Für ihre Arbeit „Flüchtige Begegnung“ hat Kristin Maria Hachenberg auf der Biennale in Venedig und auf einer Karlsruher Kunstmesse unter den Stellwänden hindurch die Beine der Besucher fotografiert. Foto: Susanne Müller-Baji

In den Fotoarbeiten von Kristin Maria Hachenberg ist fast nichts so, wie es scheint. Von Donnerstag an sind einige ihrer Werke im Bezirksrathaus Weilimdorf zu sehen.

Weilimdorf - Was erst einmal im Foto festhalten ist, ist beweisbar und greifbar und real. Wirklich? Die neue Ausstellung im Weilimdorfer Bezirksrathaus straft diese Annahme Lügen: Hier gibt es montierte Spiegelungen und echte Reflexionen, Schatten und Schemen – und fast nichts ist so, wie es scheint. Fotokünstlerin Kristin Maria Hachenberg und ihre Beobachtungsgabe machen es möglich.

Was sieht man, wenn man aus dem Fenster sieht? Die Antwort ist gar nicht so eindeutig: Dämmert es draußen schon, dann erblickt man auch sein eigenes Spiegelbild und die des Raumes sowie Reflexionen von etwaigen anderen Fenstern hinter einem. Und alles überlagert das, was man draußen eigentlich zu sehen gehofft hatte. Ein Teil der Fotoarbeiten, die Kristin Maria Hachenberg nun unter der Überschrift „Real – Surreal“ in den Weilemer Amtsfluren präsentiert, basiert auf diesem Prinzip und die Ausstellungsbesucher müssen schon ganz genau hinschauen, um den unterschiedlichen bildnerischen Ebenen auf die Schliche zu kommen.

Surreales Bildergebnis

Sofern das überhaupt noch möglich ist, denn der Wahl-Feuerbacherin mit Zweitwohnsitz in Berlin geht es weniger um die optische Täuschung, als darum, ein möglichst surreales Bildergebnis zu erschaffen: „Das weiß ich gar nicht mehr genau, wie das genau war“, sagt sie ein ums andere Mal und meint eigentlich: Es ist nicht wichtig. Wo nötig, hat sie sich freilich die künstlerische Freiheit genommen und Linien verstärkt oder Farbakzente gesetzt. Einige Aufnahmen werden vertikal gespiegelt.

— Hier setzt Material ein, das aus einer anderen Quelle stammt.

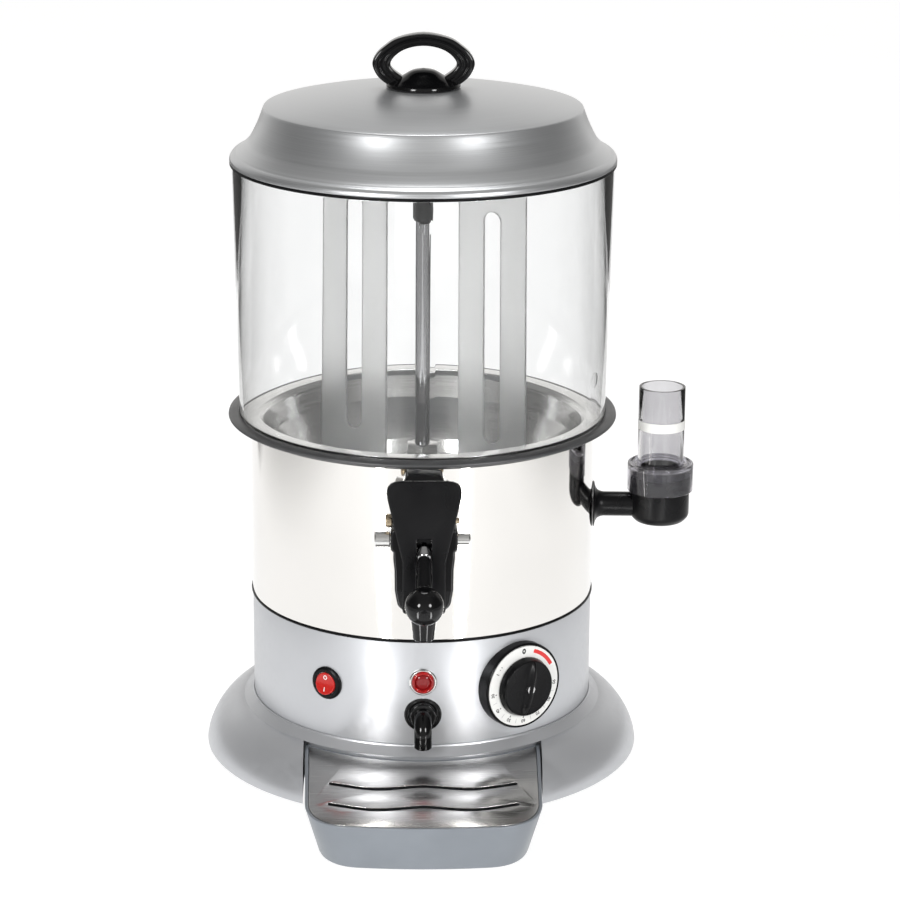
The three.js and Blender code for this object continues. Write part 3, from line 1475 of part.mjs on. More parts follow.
function trayPlan(inset) {
  const half = trayWidth / 2 - inset;
  const front = trayFront - inset;
  const corner = trayCorner - inset;
  const side = front - trayBow - corner;
  const shape = new THREE.Shape();
  shape.moveTo(-half, -bayBack);
  shape.lineTo(-half * traySideShare, -side);
  shape.quadraticCurveTo(-half * trayCornerShare, trayBow - front, corner - half, trayBow / 2 - front);
  shape.quadraticCurveTo(0, -front - trayBow / 2, half - corner, trayBow / 2 - front);
  shape.quadraticCurveTo(half * trayCornerShare, trayBow - front, half * traySideShare, -side);
  shape.lineTo(half, -bayBack);
  return shape;
}

// A solid on the tray's plan whose walls draw in towards the bottom
function trayBlank(inset, bottom, top) {
  const geometry = extrude(trayPlan(inset), top - bottom).translate(0, 0, bottom);
  const place = geometry.attributes.position;
  for (let i = 0; i < place.count; i += 1) {
    const draw = trayTaper * (trayTop - place.getZ(i)) / trayHeight;
    place.setX(i, place.getX(i) * (1 - draw / (trayWidth / 2)));
    place.setY(i, (place.getY(i) + bayBack) * (1 - draw / (trayFront - bayBack)) - bayBack);
  }
  return geometry;
}

function dripTray() {
  const back = rod(trayBackRadius, 3 * trayHeight, bodyTurns).translate(0, 0, -trayHeight);
  const innerBack = rod(trayBackRadius + trayWall, 3 * trayHeight, bodyTurns).translate(0, 0, -trayHeight);
  const ledgeTop = trayTop - grilleRecess;
  const basin = cut(trayBlank(trayWall + grilleLedge, trayBottom + trayWall, trayTop + overrun), innerBack);
  const recess = cut(trayBlank(trayWall, ledgeTop, trayTop + overrun), innerBack);
  return cut(trayBlank(0, trayBottom, trayTop), back, basin, recess);
}

function grilleSlot(place) {
  const middle = grilleSlotLineShares.map(([across, dip]) => (
    new THREE.Vector2(grilleSlotHalfLength * across, -grilleSlotDip * dip)
  ));
  const line = new THREE.SplineCurve(middle).getPoints(grilleSlotSteps);
  const half = grilleSlotWidth / 2;
  const near = line.map((point) => new THREE.Vector2(point.x, point.y - half));
  const far = line.map((point) => new THREE.Vector2(point.x, point.y + half)).reverse();
  const slot = extrude(new THREE.Shape([...near, ...far]), 4 * grilleThickness);
  return slot.translate(0, -place, -2 * grilleThickness);
}

function dripGrille() {
  const under = trayTop - grilleRecess + fit;
  const sheet = trayBlank(trayWall + fit, under, under + grilleThickness);
  const back = rod(trayBackRadius + trayWall + fit, 3 * trayHeight, bodyTurns).translate(0, 0, -trayHeight);
  const slots = grilleSlotPlaces.map((place) => grilleSlot(place).translate(0, 0, under));
  return cut(sheet, back, ...slots);
}

addMesh(body, 'drip_tray', dripTray(), 'grey');
addMesh(body, 'drip_grille', dripGrille(), 'steel');

// The origin is under the middle of the whole machine, on the surface that it stands on
const gaugeSide = gaugeReach + gaugeNutRadius;
body.position.set((skirtRadius - gaugeSide) / 2, (trayFront - skirtRadius) / 2, footHeight);

export default machine;
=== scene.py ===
# %% [markdown]
# This scene dresses a countertop hot chocolate dispenser. The imported CAD model is loaded first and
# acts as a fixed jig: every piece made here is placed by it and moves with one of its bodies.

from math import asin, cos, hypot, pi, radians, sin, sqrt, tan

import bmesh
import bpy
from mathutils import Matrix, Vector


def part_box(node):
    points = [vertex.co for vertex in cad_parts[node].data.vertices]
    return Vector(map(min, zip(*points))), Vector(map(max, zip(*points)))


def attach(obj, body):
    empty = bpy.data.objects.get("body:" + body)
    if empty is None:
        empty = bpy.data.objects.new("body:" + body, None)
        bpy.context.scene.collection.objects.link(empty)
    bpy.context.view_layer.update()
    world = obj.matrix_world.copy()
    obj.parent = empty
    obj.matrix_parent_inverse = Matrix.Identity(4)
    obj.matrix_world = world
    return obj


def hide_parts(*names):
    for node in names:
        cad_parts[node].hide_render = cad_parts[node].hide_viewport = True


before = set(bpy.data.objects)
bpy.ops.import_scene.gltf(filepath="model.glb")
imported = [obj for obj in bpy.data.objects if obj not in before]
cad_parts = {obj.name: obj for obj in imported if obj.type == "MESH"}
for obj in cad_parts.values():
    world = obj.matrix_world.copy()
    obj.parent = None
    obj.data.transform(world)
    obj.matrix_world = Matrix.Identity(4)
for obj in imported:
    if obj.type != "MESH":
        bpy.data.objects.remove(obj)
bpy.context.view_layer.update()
scene = bpy.context.scene

# %% [markdown]
# Nearly everything on this machine is turned around one upright axis. So the pieces are drawn in
# millimetres from that axis and from the skirt's lower edge, and one helper moves them to their
# place in the model. The axis is read from the jar and the skirt, which keeps the drawing in step
# with the frame.

# %% The machine's own axis
jar_low, jar_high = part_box("jar")
skirt_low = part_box("base_skirt")[0]
axis_place = Vector(((jar_low.x + jar_high.x) / 2, (jar_low.y + jar_high.y) / 2, skirt_low.z))
MM = 0.001


def to_model(point, turn=0.0):
    """A point in millimetres on the machine, turned about its axis, in the model's metres."""
    x, y, z = point
    c, s = cos(radians(turn)), sin(radians(turn))
    return axis_place + Vector((x * c - y * s, x * s + y * c, z)) * MM


print("axis at", [round(v, 5) for v in axis_place])

# %% [markdown]
# A real edge is never sharp: a thin bright line runs along every corner of a moulding or a pressed
# sheet, and it does much to make a picture look real. The first helper rounds the corners of a
# drawn line. The second runs a smooth curve through a few measured points, for the flowing forms.

# %% Lines with rounded corners and smooth curves


def softened(points, radius, steps=3, closed=True):
    """The line with each corner replaced by a short arc."""
    count = len(points)
    line = []
    for i, point in enumerate(points):
        size = radius[i] if isinstance(radius, (list, tuple)) else radius
        end = not closed and i in (0, count - 1)
        here = Vector(point)
        before = Vector(points[i - 1]) - here
        after = Vector(points[(i + 1) % count]) - here
        if end or size <= 0 or before.length < 1e-6 or after.length < 1e-6:
            line.append(tuple(here))
            continue
        half = before.angle(after) / 2
        if half > radians(86):
            line.append(tuple(here))
            continue
        reach = min(size / tan(half), 0.48 * before.length, 0.48 * after.length)
        start = here + before.normalized() * reach
        stop = here + after.normalized() * reach
        for k in range(steps + 1):
            t = k / steps
            line.append(tuple(start * (1 - t) ** 2 + here * (2 * t * (1 - t)) + stop * t * t))
    return line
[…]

Gemessen an den unendlichen Möglichkeiten der Fotobearbeitungsprogramme, nutzt Hachenberg aber nur einen winzigen Teil. So mysteriös einige der Aufnahmen daher kommen, aufwändige Bildmontagen sind nicht die Ursache.

Die Arbeit auf der Einladungskarte, „Auf der Suche“, sei sogar gänzlich unverändert, erzählt die Fotokünstlerin. Darauf eine menschliche Silhouette, vielfach durch andere Ebenen überlagert. Die Szene sei ein Zufallsprodukt, das lediglich durch mehrere Glastüren hindurch fotografiert wurde. Ein wenig wird dabei Kristin Maria Hachenbergs beruflicher Hintergrund spürbar: Sie hat Architektur studiert und war später auch im Bereich Architektur und Städtebau tätig. Berufsbegleitend hat sie sich die künstlerische Fotografie angeeignet; das urbane Umfeld ist bis heute sichtlich ihr bevorzugter Spielplatz.

Auf die Motive der drei Banner „Flüchtige Begegnung“, die nun auf der Haupt-Ausstellungswand zu sehen ist, musste Hachenberg nur geduldig warten: Auf der Biennale in Venedig und auf einer Karlsruher Kunstmesse hat sie unter den Stellwänden hindurch die Beine der Besucher fotografiert. Der Rest ist gespiegelt und montiert. Andere Arbeiten in der Weilimdorfer Werkschau kommen sogar ganz ohne technische Spielereien aus: Gestapelte Bücher und die Überreste zweier Turnschuhe auf einem Sofa. Rätselhafte Werbehinweise. Und die Natur, die sich im ungewöhnlichen Kontext doch immer einen Weg bahnt. Real ist dies nun doch – und vor allem richtig gut beobachtet.